[AIM OF THE EXERCISE] Restate the entire listing word for word.
───── RAW DATA
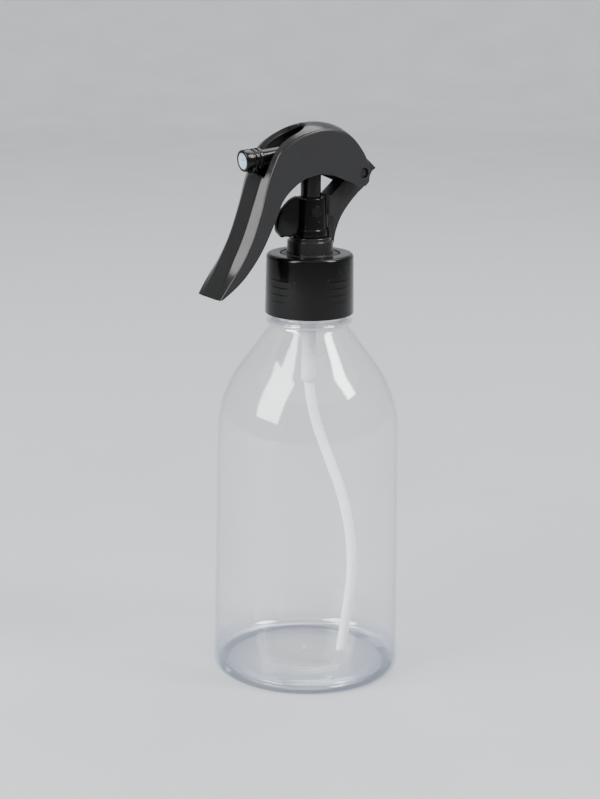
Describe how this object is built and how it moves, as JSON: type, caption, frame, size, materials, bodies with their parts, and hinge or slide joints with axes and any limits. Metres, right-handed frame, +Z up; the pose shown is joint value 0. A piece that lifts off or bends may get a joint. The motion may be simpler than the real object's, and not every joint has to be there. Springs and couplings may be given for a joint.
{
  "type": "spray bottle",
  "caption": "Clear round bottle with a black mini trigger sprayer: arched trigger, moving nozzle, screw closure, piston pump and curved dip tube.",
  "frame": {"origin": "centre of the foot ring, on the bottle's axis, on the surface it stands on", "axes": "+Z up along the bottle's axis, -X the way the nozzle sprays, Y across the trigger's width"},
  "size_m": [0.0664, 0.06, 0.176],
  "materials": {
    "clear_pet": "clear blown PET, glossy",
    "black_gloss": "smooth moulded polypropylene, glossy",
    "black_satin": "moulded polypropylene, satin",
    "black_trigger": "moulded polypropylene, satin sides and a glossier finger face",
    "soft_foam": "foamed polyethylene, matt",
    "pale_insert": "pale acetal, satin",
    "milky_pp": "natural polypropylene, milky and translucent",
    "white_pp": "white polypropylene, satin",
    "white_pe": "soft white polyethylene, waxy",
    "spring_steel": "drawn stainless wire",
    "ball_steel": "polished stainless ball",
    "milky_pe": "natural polyethylene tube, milky"
  },
  "bodies": {
    "bottle": {"bottle": "clear_pet"},
    "head": {"chassis": "black_satin", "neck_gasket": "soft_foam", "pump_housing": "milky_pp", "stem_bush": "white_pp", "spring_seat": "white_pp", "return_spring": "spring_steel", "dip_tube": "milky_pe"},
    "closure": {"closure": "black_gloss"},
    "trigger": {"trigger": "black_trigger"},
    "plunger": {"actuator": "black_gloss", "nozzle_cap": "black_gloss", "nozzle_insert": "pale_insert", "piston_stem": "white_pp", "piston": "white_pe", "piston_seat": "white_pp"},
    "lock_sleeve": {"lock_sleeve": "black_gloss"},
    "inlet_ball": {"inlet_ball": "ball_steel"}
  },
  "joints": [
    {"name": "head_lift", "type": "slide", "parent": "bottle", "child": "head", "axis": [0, 0, 1], "range_m": [0, 0.0048]},
    {"name": "closure_unscrew", "type": "hinge", "parent": "head", "child": "closure", "pos_m": [0, 0, 0.13], "axis": [0, 0, 1], "range_deg": [0, 540]},
    {"name": "trigger_pull", "type": "hinge", "parent": "head", "child": "trigger", "pos_m": [0.0149, 0, 0.1602], "axis": [0, -1, 0], "range_deg": [0, 16], "stiffness_Nm_per_rad": 0.12, "springref_deg": -20.05},
    {"name": "plunger_stroke", "type": "slide", "parent": "head", "child": "plunger", "axis": [0, 0, -1], "range_m": [0, 0.0046], "deforming": ["return_spring"]},
    {"name": "lock_turn", "type": "hinge", "parent": "head", "child": "lock_sleeve", "pos_m": [0, 0, 0.147], "axis": [0, 0, 1], "range_deg": [0, 90]},
    {"name": "ball_lift", "type": "slide", "parent": "head", "child": "inlet_ball", "axis": [0, 0, 1], "range_m": [0, 0.0008]}
  ],
  "couplings": [
    {"joint": "head_lift", "follows": "closure_unscrew", "m_per_rad": 0.00050532},
    {"joint": "plunger_stroke", "follows": "trigger_pull", "m_per_rad": 0.016413}
  ]
}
──────────
[EXERCISE RESULT]
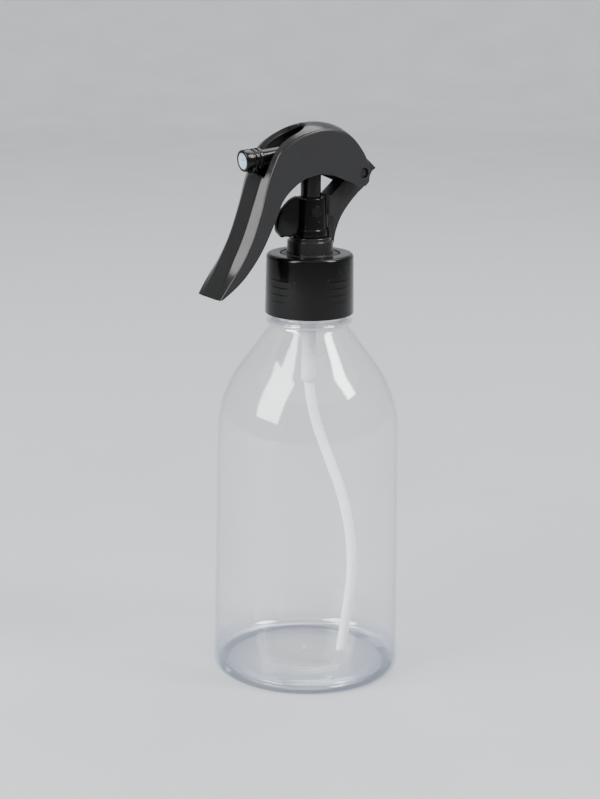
Describe how this object is built and how it moves, as JSON: type, caption, frame, size, materials, bodies with their parts, and hinge or slide joints with axes and any limits. Metres, right-handed frame, +Z up; the pose shown is joint value 0. A piece that lifts off or bends may get a joint. The motion may be simpler than the real object's, and not every joint has to be there. Springs and couplings may be given for a joint.
{
  "type": "spray bottle",
  "caption": "Clear round bottle with a black mini trigger sprayer: arched trigger, moving nozzle, screw closure, piston pump and curved dip tube.",
  "frame": {"origin": "centre of the foot ring, on the bottle's axis, on the surface it stands on", "axes": "+Z up along the bottle's axis, -X the way the nozzle sprays, Y across the trigger's width"},
  "size_m": [0.0664, 0.06, 0.176],
  "materials": {
    "clear_pet": "clear blown PET, glossy",
    "black_gloss": "smooth moulded polypropylene, glossy",
    "black_satin": "moulded polypropylene, satin",
    "black_trigger": "moulded polypropylene, satin sides and a glossier finger face",
    "soft_foam": "foamed polyethylene, matt",
    "pale_insert": "pale acetal, satin",
    "milky_pp": "natural polypropylene, milky and translucent",
    "white_pp": "white polypropylene, satin",
    "white_pe": "soft white polyethylene, waxy",
    "spring_steel": "drawn stainless wire",
    "ball_steel": "polished stainless ball",
    "milky_pe": "natural polyethylene tube, milky"
  },
  "bodies": {
    "bottle": {"bottle": "clear_pet"},
    "head": {"chassis": "black_satin", "neck_gasket": "soft_foam", "pump_housing": "milky_pp", "stem_bush": "white_pp", "spring_seat": "white_pp", "return_spring": "spring_steel", "dip_tube": "milky_pe"},
    "closure": {"closure": "black_gloss"},
    "trigger": {"trigger": "black_trigger"},
    "plunger": {"actuator": "black_gloss", "nozzle_cap": "black_gloss", "nozzle_insert": "pale_insert", "piston_stem": "white_pp", "piston": "white_pe", "piston_seat": "white_pp"},
    "lock_sleeve": {"lock_sleeve": "black_gloss"},
    "inlet_ball": {"inlet_ball": "ball_steel"}
  },
  "joints": [
    {"name": "head_lift", "type": "slide", "parent": "bottle", "child": "head", "axis": [0, 0, 1], "range_m": [0, 0.0048]},
    {"name": "closure_unscrew", "type": "hinge", "parent": "head", "child": "closure", "pos_m": [0, 0, 0.13], "axis": [0, 0, 1], "range_deg": [0, 540]},
    {"name": "trigger_pull", "type": "hinge", "parent": "head", "child": "trigger", "pos_m": [0.0149, 0, 0.1602], "axis": [0, -1, 0], "range_deg": [0, 16], "stiffness_Nm_per_rad": 0.12, "springref_deg": -20.05},
    {"name": "plunger_stroke", "type": "slide", "parent": "head", "child": "plunger", "axis": [0, 0, -1], "range_m": [0, 0.0046], "deforming": ["return_spring"]},
    {"name": "lock_turn", "type": "hinge", "parent": "head", "child": "lock_sleeve", "pos_m": [0, 0, 0.147], "axis": [0, 0, 1], "range_deg": [0, 90]},
    {"name": "ball_lift", "type": "slide", "parent": "head", "child": "inlet_ball", "axis": [0, 0, 1], "range_m": [0, 0.0008]}
  ],
  "couplings": [
    {"joint": "head_lift", "follows": "closure_unscrew", "m_per_rad": 0.00050532},
    {"joint": "plunger_stroke", "follows": "trigger_pull", "m_per_rad": 0.016413}
  ]
}